▶ **Source data**:
╭──

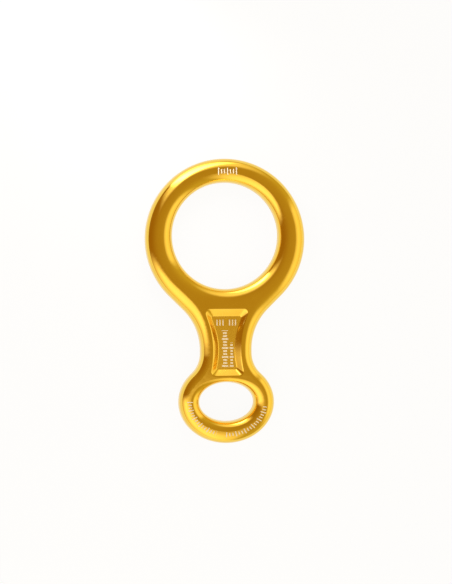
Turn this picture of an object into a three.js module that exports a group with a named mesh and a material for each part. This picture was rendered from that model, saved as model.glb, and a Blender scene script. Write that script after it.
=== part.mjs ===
// Figure eight descender, hot-forged from one piece of aluminium. A big round ring takes the rope,
// a small oval eye takes the carabiner, and a waist with a sunk panel in each face joins them.
// Units are millimetres and +Z is up. The piece lies flat on z = 0, centred on the origin, and +Y
// points from the small eye to the big ring.

import * as THREE from "three";
import { LoftGeometry } from "three/addons/geometries/LoftGeometry.js";
import { mergeGeometries, mergeVertices } from "three/addons/utils/BufferGeometryUtils.js";

const { lerp, smoothstep, smootherstep } = THREE.MathUtils;

// Driving dimensions
const thickness = 11.2;
const crownFlat = 0.5; // width of the flat that is left along the crown of every bar

const ringRadius = 34.4;
const ringBar = 11.6; // width of the bar at the ring's sides, seen from above
const ringHoleRise = 1.25; // the hole sits above the ring's middle: the bar is thicker below

const shoulderStraight = 8.4; // straight stretch of edge where the ring runs into the shoulder
const shoulderRadius = 24.1;
const waistHalfWidth = 11.1;
const waistStraight = 1.5;
const neckRadius = 11.9;

const eyeHalfWidth = 20.6;
const eyeHalfHeight = 17.7;
const eyeSideBar = 8.9; // width of the bar at the eye's sides
const eyeBottomBar = 9.5;
const eyeHoleRise = 0.1;

const panelDepth = 2.0;
const panelTopLand = 8.4; // web between the ring's hole and the panel
const panelSideLand = 4.9; // web between the waist's edge and the panel
const panelEndLand = 2.6; // web between the panel and the eye's hole
const panelTopFlare = 3.8; // how much wider the panel is at its top than at the waist
const panelEndFlare = 1.3;
const panelCorner = 2.4;
const wallRun = 3.3; // how far the panel's sloping wall reaches in, seen from above
const wallRunAtWaist = 3.0;
const wallRunAtTopCorners = 3.5;
const rimRound = 1.15; // radius where the wall leaves the face
const footRound = 0.85; // radius where the wall meets the floor
const floorCorner = 1.0;

// Spacing of the points along an edge, and the number of steps across a curve
const edgeStep = 2.8;
const holeStep = 2.4;
const rollSteps = 6;
const roundSteps = 3;
const panelSideSteps = 5;
const panelCornerSteps = 3;
const panelEndSteps = 2;

// Bend of the panel's sides, as a share of the way from the waist to a corner
const panelBendShare = 0.45;

const crownZ = thickness / 2; // height of the crown above the mid-plane
const rightAngle = Math.PI / 2;

// The holes are what the bars leave of the ring and of the eye
const ringHoleRadius = ringRadius - ringBar;
const eyeHoleHalfWidth = eyeHalfWidth - eyeSideBar;
const eyeHoleHalfHeight = eyeHalfHeight - eyeBottomBar + eyeHoleRise;

// The outline is a chain from the ring down to the eye, each piece tangent to the next. Places are
// measured from the middle of the ring.
const shoulderX = waistHalfWidth + shoulderRadius;
const shoulderReach = Math.hypot(shoulderStraight, ringRadius + shoulderRadius);
const shoulderY = -Math.sqrt(shoulderReach ** 2 - shoulderX ** 2);
const leaveTurn =
  Math.atan2(shoulderY, shoulderX) + Math.atan2(shoulderStraight, ringRadius + shoulderRadius);
const neckX = waistHalfWidth + neckRadius;
const neckY = shoulderY - waistStraight;
const eyeTurn = neckContact();
const eyeNormal = ellipseNormal(eyeHalfWidth, eyeHalfHeight, eyeTurn);
const eyeY = neckY - eyeHalfHeight * Math.sin(eyeTurn) - neckRadius * eyeNormal.y;
const eyeHoleY = eyeY + eyeHoleRise;
const ringLeaveY = ringRadius * Math.sin(leaveTurn);
const eyeLeaveY = eyeY + eyeHalfHeight * Math.sin(eyeTurn);

// The panel's rim, from the lands around it, and its floor, from the wall's run
const panelRim = {
  topY: ringHoleRise - ringHoleRadius - panelTopLand,
  waistY: shoulderY,
  endY: eyeHoleY + eyeHoleHalfHeight + panelEndLand,
  halfWaist: waistHalfWidth - panelSideLand,
  halfTop: waistHalfWidth - panelSideLand + panelTopFlare,
  halfEnd: waistHalfWidth - panelSideLand + panelEndFlare,
  corner: panelCorner,
};
const panelFloor = {
  topY: panelRim.topY - wallRun,
  waistY: panelRim.waistY,
  endY: panelRim.endY + wallRun,
  halfWaist: panelRim.halfWaist - wallRunAtWaist,
  halfTop: panelRim.halfTop - wallRunAtTopCorners,
  halfEnd: panelRim.halfEnd - wallRun,
  corner: floorCorner,
};

// Outward unit normal of an ellipse at a turn round it
function ellipseNormal(halfWidth, halfHeight, turn) {
  return new THREE.Vector2(Math.cos(turn) / halfWidth, Math.sin(turn) / halfHeight).normalize();
}

// The turn at which the neck's arc touches the eye: the place where the eye's edge, moved out by
// the neck's radius, is as far from the middle line as the centre of the neck's arc.
function neckContact() {
  let low = 0;
  let high = rightAngle;
  const halvings = 50;
  for (let i = 0; i < halvings; i++) {
    const turn = (low + high) / 2;
    const normal = ellipseNormal(eyeHalfWidth, eyeHalfHeight, turn);
    const x = eyeHalfWidth * Math.cos(turn) + neckRadius * normal.x;
    if (x > neckX) low = turn;
    else high = turn;
  }
  return low;
}

// Right half of the outline, from the bottom of the eye up to the top of the ring
function outlineCurves() {
  const neckTurn = Math.atan2(-eyeNormal.y, -eyeNormal.x);
  const onRing = new THREE.Vector2(Math.cos(leaveTurn), Math.sin(leaveTurn));
  const shoulder = new THREE.Vector2(shoulderX, shoulderY);
  const straightStart = shoulder.clone().addScaledVector(onRing, -shoulderRadius);
  const straightEnd = onRing.clone().multiplyScalar(ringRadius);
  return [
    new THREE.EllipseCurve(0, eyeY, eyeHalfWidth, eyeHalfHeight, -rightAngle, eyeTurn),
    new THREE.EllipseCurve(neckX, neckY, neckRadius, neckRadius, neckTurn, -Math.PI, true),
    new THREE.LineCurve(
      new THREE.Vector2(waistHalfWidth, neckY),
      new THREE.Vector2(waistHalfWidth, shoulderY),
    ),
    new THREE.EllipseCurve(
      shoulderX,
      shoulderY,
      shoulderRadius,
      shoulderRadius,
      Math.PI,
      leaveTurn + Math.PI,
      true,
    ),
    new THREE.LineCurve(straightStart, straightEnd),
    new THREE.EllipseCurve(0, 0, ringRadius, ringRadius, leaveTurn, rightAngle),
  ];
}

// Points along a chain of curves, with the ends that two curves share kept once
function pointsAlong(curves, step) {
  return curves.flatMap((curve, place) => {
    const points = curve.getPoints(Math.ceil(curve.getLength() / step));
    return place === 0 ? points : points.slice(1);
  });
}

// Closes a right half, drawn upwards, with its mirror image
function closedLoop(half) {
  const left = half.slice(1, -1).reverse();
  return [...half, ...left.map((point) => new THREE.Vector2(-point.x, point.y))];
}

// An oval hole's edge, drawn the other way round, so that the metal is on the left of it too
function holeLoop(centreY, halfWidth, halfHeight) {
  const half = new THREE.EllipseCurve(0, centreY, halfWidth, halfHeight, -rightAngle, rightAngle);
  return closedLoop(pointsAlong([half], holeStep)).reverse();
}

// Half of the ring's bar, less half of the flat on its crown. The share runs from -1 at the bottom
// of the ring to 1 at its top, where the bar is thinnest.
function ringReach(upShare) {
  return (ringBar - ringHoleRise * upShare - crownFlat) / 2;
}

function ringHoleReach(y) {
  return ringReach((y - ringHoleRise) / ringHoleRadius);
}

// The same for the eye's bar, a little thicker at the bottom than at the sides. Here the share is
// -1 at the bottom of the eye and 0 at the height of its middle.
function eyeReach(upShare) {
  return (lerp(eyeSideBar, eyeBottomBar, Math.min(upShare, 0) ** 2) - crownFlat) / 2;
}

// How far the outer edge's round reaches into the metal at a height y
function outerReach(y) {
  const atRing = ringReach(y / ringRadius);
  const atWaist = panelSideLand - crownFlat;
  const atEye = eyeReach((y - eyeY) / eyeHalfHeight);
  const waistShare = smoothstep(y, eyeLeaveY, neckY);
  const ringShare = smootherstep(y, shoulderY, ringLeaveY);
  return lerp(lerp(atEye, atWaist, waistShare), atRing, ringShare);
}

// The same round the eye's hole, where only the narrow web under the panel is left at the top
function eyeHoleReach(y) {
  const upShare = (y - eyeHoleY) / eyeHoleHalfHeight;
  const atTop = panelEndLand - crownFlat;
  return lerp(eyeReach(upShare), atTop, Math.max(upShare, 0) ** 2);
}

// Unit vectors at each point of a loop, pointing to the left of it, into the metal
function inwardNormals(loop) {
  return loop.map((point, i) => {
    const before = loop.at(i - 1);
    const after = loop[(i + 1) % loop.length];
    return new THREE.Vector2(before.y - after.y, after.x - before.x).normalize();
  });
}

// Sections of a rounded edge, from the mid-plane up to the crown, each a quarter ellipse's step in
function rollSections(loop, reachAt) {
  const normals = inwardNormals(loop);
  return Array.from({ length: rollSteps + 1 }, (_, step) => {
    const turn = (rightAngle * step) / rollSteps;
    const inShare = 1 - Math.cos(turn);
    return loop.map((point, i) => {
      const reach = reachAt(point.y) * inShare;
      const moved = point.clone().addScaledVector(normals[i], reach);
      return new THREE.Vector3(moved.x, moved.y, crownZ * Math.sin(turn));
    });
  });
}

// A quarter of the panel's edge, from the waist out along the side and round the corner to the
// middle of the end
function panelQuarter(halfWaist, waistY, halfEnd, endY, corner) {
  const bendY = lerp(waistY, endY, panelBendShare);
  const sharp = new THREE.Vector2(halfEnd, endY);
  const side = new THREE.QuadraticBezierCurve(
    new THREE.Vector2(halfWaist, waistY),
    new THREE.Vector2(halfWaist, bendY),
    sharp,
  );
  const keptShare = 1 - corner / side.getLength();
  const sidePoints = Array.from({ length: panelSideSteps }, (_, i) =>
    side.getPointAt((keptShare * i) / panelSideSteps),
  );
  const cornerEnd = new THREE.Vector2(halfEnd - corner, endY);
  const round = new THREE.QuadraticBezierCurve(side.getPointAt(keptShare), sharp, cornerEnd);
  const end = new THREE.LineCurve(cornerEnd, new THREE.Vector2(0, endY));
  return [
    ...sidePoints,
    ...round.getPoints(panelCornerSteps).slice(0, -1),
    ...end.getPoints(panelEndSteps),
  ];
}

function panelLoop({ topY, waistY, endY, halfWaist, halfTop, halfEnd, corner }) {
  const lower = panelQuarter(halfWaist, waistY, halfEnd, endY, corner).reverse();
  const upper = panelQuarter(halfWaist, waistY, halfTop, topY, corner);
  return closedLoop([...lower, ...upper.slice(1)]);
}

// The panel wall's profile: a round at the rim, a straight slope and a round at the foot. Each step
// has its share of the wall's run and its drop below the face.
function wallProfile() {
  const rounds = rimRound + footRound;
  const rest = panelDepth - rounds;
  const slope = Math.atan2(rest, wallRun) + Math.asin(rounds / Math.hypot(wallRun, rest));
  const steps = Array.from({ length: roundSteps + 1 }, (_, i) => (slope * i) / roundSteps);
  const top = steps.map((turn) => ({
    runShare: (rimRound * Math.sin(turn)) / wallRun,
    drop: rimRound * (1 - Math.cos(turn)),
  }));
  const foot = steps.toReversed().map((turn) => ({
    runShare: 1 - (footRound * Math.sin(turn)) / wallRun,
    drop: panelDepth - footRound * (1 - Math.cos(turn)),
  }));
  return [...top, ...foot];
}

// Sections of the sunk panel's wall, from the rim down to the floor
function panelSections() {
  const rimLoop = panelLoop(panelRim);
  const floorLoop = panelLoop(panelFloor);
  return wallProfile().map(({ runShare, drop }) =>
    rimLoop.map((point, i) => {
      const moved = point.clone().lerp(floorLoop[i], runShare);
      return new THREE.Vector3(moved.x, moved.y, crownZ - drop);
    }),
  );
}

// A flat face with the given edge and holes, at the height of its edge
function flatFace(edge, holes = []) {
  const flat = (loop) => loop.map((point) => new THREE.Vector2(point.x, point.y));
  const shape = new THREE.Shape(flat(edge));
  shape.holes = holes.map((hole) => new THREE.Path(flat(hole)));
  return new THREE.ShapeGeometry(shape).translate(0, 0, edge[0].z);
}

// The skin from the mid-plane up: three rounded edges, the face between them, and the sunk panel
function upperSkin() {
  const outer = rollSections(closedLoop(pointsAlong(outlineCurves(), edgeStep)), outerReach);
  const ringHole = rollSections(
    holeLoop(ringHoleRise, ringHoleRadius, ringHoleRadius),
    ringHoleReach,
  );
  const eyeHole = rollSections(
    holeLoop(eyeHoleY, eyeHoleHalfWidth, eyeHoleHalfHeight),
    eyeHoleReach,
  );
  const panel = panelSections();
  return mergeGeometries([
    ...[outer, ringHole, eyeHole, panel].map((sections) => new LoftGeometry(sections)),
    flatFace(outer.at(-1), [ringHole.at(-1), eyeHole.at(-1), panel[0]]),
    flatFace(panel.at(-1)),
  ]);
}

// The same skin below the mid-plane. The mirror turns each triangle round, and this turns it back.
function mirroredDown(skin) {
  const lower = skin.clone().scale(1, 1, -1);
  const corners = lower.index.array;
  for (let i = 0; i < corners.length; i += 3) {
    [corners[i], corners[i + 1]] = [corners[i + 1], corners[i]];
  }
  return lower;
}

function closedGeometry() {
  const upper = upperSkin();
  const whole = mergeGeometries([upper, mirroredDown(upper)]);
  whole.deleteAttribute("uv");
  whole.deleteAttribute("normal");
  const geometry = mergeVertices(whole);
  geometry.computeVertexNormals();
  return geometry;
}

const anodisedGold = new THREE.MeshStandardMaterial({
  color: 0xd9981a,
  roughness: 0.2,
  metalness: 1,
});

const body = new THREE.Mesh(closedGeometry(), anodisedGold);
body.name = "descender_body";
body.position.set(0, -(ringRadius + eyeY - eyeHalfHeight) / 2, crownZ);

const descender = new THREE.Group();
descender.name = "figure_eight_descender";
descender.add(body);

export default descender;
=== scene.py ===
import math

import bmesh
import bpy
from mathutils import Matrix, Vector


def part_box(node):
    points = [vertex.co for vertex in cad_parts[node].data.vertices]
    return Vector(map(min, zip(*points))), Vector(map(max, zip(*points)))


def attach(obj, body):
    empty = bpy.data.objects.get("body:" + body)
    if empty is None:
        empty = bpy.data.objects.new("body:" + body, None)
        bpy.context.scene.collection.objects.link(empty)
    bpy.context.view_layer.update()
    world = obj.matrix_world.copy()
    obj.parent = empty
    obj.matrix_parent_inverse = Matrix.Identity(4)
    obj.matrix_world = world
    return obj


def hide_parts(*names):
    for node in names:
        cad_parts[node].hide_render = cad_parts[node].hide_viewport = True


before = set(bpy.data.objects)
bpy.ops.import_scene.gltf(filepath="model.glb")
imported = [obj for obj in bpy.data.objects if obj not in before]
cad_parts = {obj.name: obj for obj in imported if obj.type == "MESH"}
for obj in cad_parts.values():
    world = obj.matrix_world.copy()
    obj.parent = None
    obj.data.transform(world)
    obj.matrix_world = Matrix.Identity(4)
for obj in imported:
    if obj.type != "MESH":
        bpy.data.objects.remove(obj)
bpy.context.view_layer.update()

mm = 0.001
rightAngle = math.pi / 2
low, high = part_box("descender_body")
ringRadius = high.x
ringPlace = Vector((0, high.y - ringRadius, (low.z + high.z) / 2))
crownZ = (high.z - low.z) / 2  # height of the crown above the mid-plane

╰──

Which lines contain the word "context"? Copy each of them.

▶ **Response to the exercise**:
        bpy.context.scene.collection.objects.link(empty)
    bpy.context.view_layer.update()
bpy.context.view_layer.update()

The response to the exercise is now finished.